──────── Given information ────────

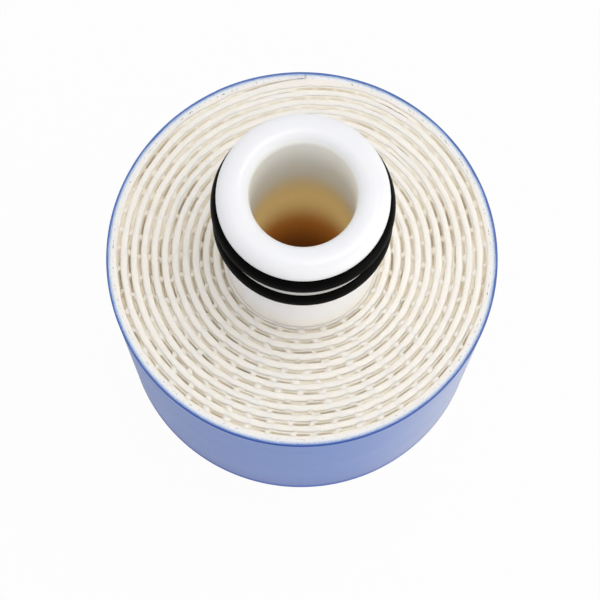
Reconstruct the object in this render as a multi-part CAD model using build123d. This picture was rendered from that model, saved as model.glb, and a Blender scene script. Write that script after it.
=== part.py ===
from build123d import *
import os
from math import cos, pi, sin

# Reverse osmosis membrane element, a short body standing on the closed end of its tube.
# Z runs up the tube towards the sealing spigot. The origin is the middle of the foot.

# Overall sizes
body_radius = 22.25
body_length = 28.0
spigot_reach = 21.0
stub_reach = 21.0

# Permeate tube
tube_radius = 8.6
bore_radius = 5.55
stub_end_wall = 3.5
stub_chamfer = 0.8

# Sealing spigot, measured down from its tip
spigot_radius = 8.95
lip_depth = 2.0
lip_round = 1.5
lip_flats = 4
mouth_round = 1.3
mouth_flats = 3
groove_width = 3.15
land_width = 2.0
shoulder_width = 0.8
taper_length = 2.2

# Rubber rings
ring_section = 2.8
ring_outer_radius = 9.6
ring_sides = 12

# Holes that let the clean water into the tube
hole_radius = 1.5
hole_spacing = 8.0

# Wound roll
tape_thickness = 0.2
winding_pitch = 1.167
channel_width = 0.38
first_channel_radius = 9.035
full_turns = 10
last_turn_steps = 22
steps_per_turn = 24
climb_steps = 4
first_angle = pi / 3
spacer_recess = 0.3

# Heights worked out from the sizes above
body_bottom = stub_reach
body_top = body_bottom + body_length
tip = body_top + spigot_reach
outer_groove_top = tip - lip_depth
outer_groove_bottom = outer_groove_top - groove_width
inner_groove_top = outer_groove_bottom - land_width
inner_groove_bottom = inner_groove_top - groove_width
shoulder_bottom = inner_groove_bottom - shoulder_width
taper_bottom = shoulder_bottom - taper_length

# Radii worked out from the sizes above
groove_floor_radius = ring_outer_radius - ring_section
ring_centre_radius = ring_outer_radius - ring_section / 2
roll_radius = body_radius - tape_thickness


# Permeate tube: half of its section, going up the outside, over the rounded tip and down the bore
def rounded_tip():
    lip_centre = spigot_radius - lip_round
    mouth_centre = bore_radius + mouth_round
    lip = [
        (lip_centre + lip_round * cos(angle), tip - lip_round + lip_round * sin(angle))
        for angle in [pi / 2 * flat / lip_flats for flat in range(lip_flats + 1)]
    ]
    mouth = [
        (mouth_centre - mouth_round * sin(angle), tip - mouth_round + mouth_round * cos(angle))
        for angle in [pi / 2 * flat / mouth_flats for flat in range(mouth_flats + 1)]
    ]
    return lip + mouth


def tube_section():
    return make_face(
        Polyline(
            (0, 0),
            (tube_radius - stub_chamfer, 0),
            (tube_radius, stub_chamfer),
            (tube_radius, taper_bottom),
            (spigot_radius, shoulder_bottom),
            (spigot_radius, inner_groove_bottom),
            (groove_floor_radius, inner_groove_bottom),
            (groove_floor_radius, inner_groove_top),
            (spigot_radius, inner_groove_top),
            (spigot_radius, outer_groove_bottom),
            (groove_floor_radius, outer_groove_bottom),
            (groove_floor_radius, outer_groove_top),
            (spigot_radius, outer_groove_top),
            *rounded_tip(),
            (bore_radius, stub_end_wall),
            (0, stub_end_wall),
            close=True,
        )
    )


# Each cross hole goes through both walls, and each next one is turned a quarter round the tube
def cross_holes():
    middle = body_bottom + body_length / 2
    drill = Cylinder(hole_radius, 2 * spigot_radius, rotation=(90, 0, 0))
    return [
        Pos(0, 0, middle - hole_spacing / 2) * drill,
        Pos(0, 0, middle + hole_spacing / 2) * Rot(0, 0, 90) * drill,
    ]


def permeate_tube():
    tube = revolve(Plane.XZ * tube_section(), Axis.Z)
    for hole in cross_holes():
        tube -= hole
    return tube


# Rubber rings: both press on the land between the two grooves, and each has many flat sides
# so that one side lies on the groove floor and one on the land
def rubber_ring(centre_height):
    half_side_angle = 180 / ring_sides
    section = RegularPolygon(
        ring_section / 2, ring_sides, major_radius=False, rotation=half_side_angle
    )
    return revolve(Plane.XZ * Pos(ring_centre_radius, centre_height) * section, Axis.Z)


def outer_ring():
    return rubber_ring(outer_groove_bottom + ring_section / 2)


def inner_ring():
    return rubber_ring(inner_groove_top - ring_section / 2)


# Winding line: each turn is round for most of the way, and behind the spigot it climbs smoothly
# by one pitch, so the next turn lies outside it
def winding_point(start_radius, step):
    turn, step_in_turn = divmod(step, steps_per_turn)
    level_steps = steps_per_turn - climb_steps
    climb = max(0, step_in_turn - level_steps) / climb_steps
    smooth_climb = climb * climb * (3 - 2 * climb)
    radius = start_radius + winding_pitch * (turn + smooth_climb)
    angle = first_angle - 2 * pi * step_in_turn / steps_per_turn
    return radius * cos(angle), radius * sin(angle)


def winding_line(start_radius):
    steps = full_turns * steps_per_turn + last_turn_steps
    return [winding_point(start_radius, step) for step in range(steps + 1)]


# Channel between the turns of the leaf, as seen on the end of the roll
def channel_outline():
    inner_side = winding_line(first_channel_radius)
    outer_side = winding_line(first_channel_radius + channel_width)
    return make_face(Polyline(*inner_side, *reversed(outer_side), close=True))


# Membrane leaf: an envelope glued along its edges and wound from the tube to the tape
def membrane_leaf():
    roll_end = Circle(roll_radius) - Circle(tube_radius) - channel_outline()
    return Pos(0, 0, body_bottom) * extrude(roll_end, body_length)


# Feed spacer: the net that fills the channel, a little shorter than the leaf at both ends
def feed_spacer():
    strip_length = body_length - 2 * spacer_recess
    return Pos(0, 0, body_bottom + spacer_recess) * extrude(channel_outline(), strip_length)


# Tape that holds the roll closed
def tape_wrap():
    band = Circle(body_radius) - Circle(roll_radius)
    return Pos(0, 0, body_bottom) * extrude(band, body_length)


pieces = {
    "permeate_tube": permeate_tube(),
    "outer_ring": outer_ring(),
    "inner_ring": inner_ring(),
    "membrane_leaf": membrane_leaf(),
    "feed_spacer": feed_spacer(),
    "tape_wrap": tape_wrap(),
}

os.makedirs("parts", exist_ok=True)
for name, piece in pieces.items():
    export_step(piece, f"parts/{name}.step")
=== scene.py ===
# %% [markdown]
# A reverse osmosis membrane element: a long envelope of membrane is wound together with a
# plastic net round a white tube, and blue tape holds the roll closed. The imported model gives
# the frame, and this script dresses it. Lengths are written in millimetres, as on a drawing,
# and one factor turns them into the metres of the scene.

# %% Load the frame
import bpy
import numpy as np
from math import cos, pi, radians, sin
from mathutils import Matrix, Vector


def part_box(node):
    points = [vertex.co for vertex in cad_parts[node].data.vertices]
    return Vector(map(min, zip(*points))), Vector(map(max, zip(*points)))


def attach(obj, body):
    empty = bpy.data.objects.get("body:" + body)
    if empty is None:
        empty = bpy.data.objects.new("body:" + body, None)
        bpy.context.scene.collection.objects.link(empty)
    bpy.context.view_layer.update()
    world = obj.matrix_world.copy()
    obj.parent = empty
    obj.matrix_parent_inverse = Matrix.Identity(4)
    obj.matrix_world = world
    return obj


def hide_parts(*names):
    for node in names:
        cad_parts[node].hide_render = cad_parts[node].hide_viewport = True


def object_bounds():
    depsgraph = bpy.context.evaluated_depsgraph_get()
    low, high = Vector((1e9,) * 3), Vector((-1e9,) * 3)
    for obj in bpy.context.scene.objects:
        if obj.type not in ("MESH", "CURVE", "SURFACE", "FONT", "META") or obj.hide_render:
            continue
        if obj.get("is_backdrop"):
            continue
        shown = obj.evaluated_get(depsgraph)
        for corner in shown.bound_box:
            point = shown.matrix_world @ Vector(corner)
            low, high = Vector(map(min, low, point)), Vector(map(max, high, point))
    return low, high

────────

Task
Output only the lines from the one containing "return Pos(0, 0, body_bottom +" through the one containing "points = [vertex.co", inclusive, exactly as written.

Response below
    return Pos(0, 0, body_bottom + spacer_recess) * extrude(channel_outline(), strip_length)


# Tape that holds the roll closed
def tape_wrap():
    band = Circle(body_radius) - Circle(roll_radius)
    return Pos(0, 0, body_bottom) * extrude(band, body_length)


pieces = {
    "permeate_tube": permeate_tube(),
    "outer_ring": outer_ring(),
    "inner_ring": inner_ring(),
    "membrane_leaf": membrane_leaf(),
    "feed_spacer": feed_spacer(),
    "tape_wrap": tape_wrap(),
}

os.makedirs("parts", exist_ok=True)
for name, piece in pieces.items():
    export_step(piece, f"parts/{name}.step")
=== scene.py ===
# %% [markdown]
# A reverse osmosis membrane element: a long envelope of membrane is wound together with a
# plastic net round a white tube, and blue tape holds the roll closed. The imported model gives
# the frame, and this script dresses it. Lengths are written in millimetres, as on a drawing,
# and one factor turns them into the metres of the scene.

# %% Load the frame
import bpy
import numpy as np
from math import cos, pi, radians, sin
from mathutils import Matrix, Vector


def part_box(node):
    points = [vertex.co for vertex in cad_parts[node].data.vertices]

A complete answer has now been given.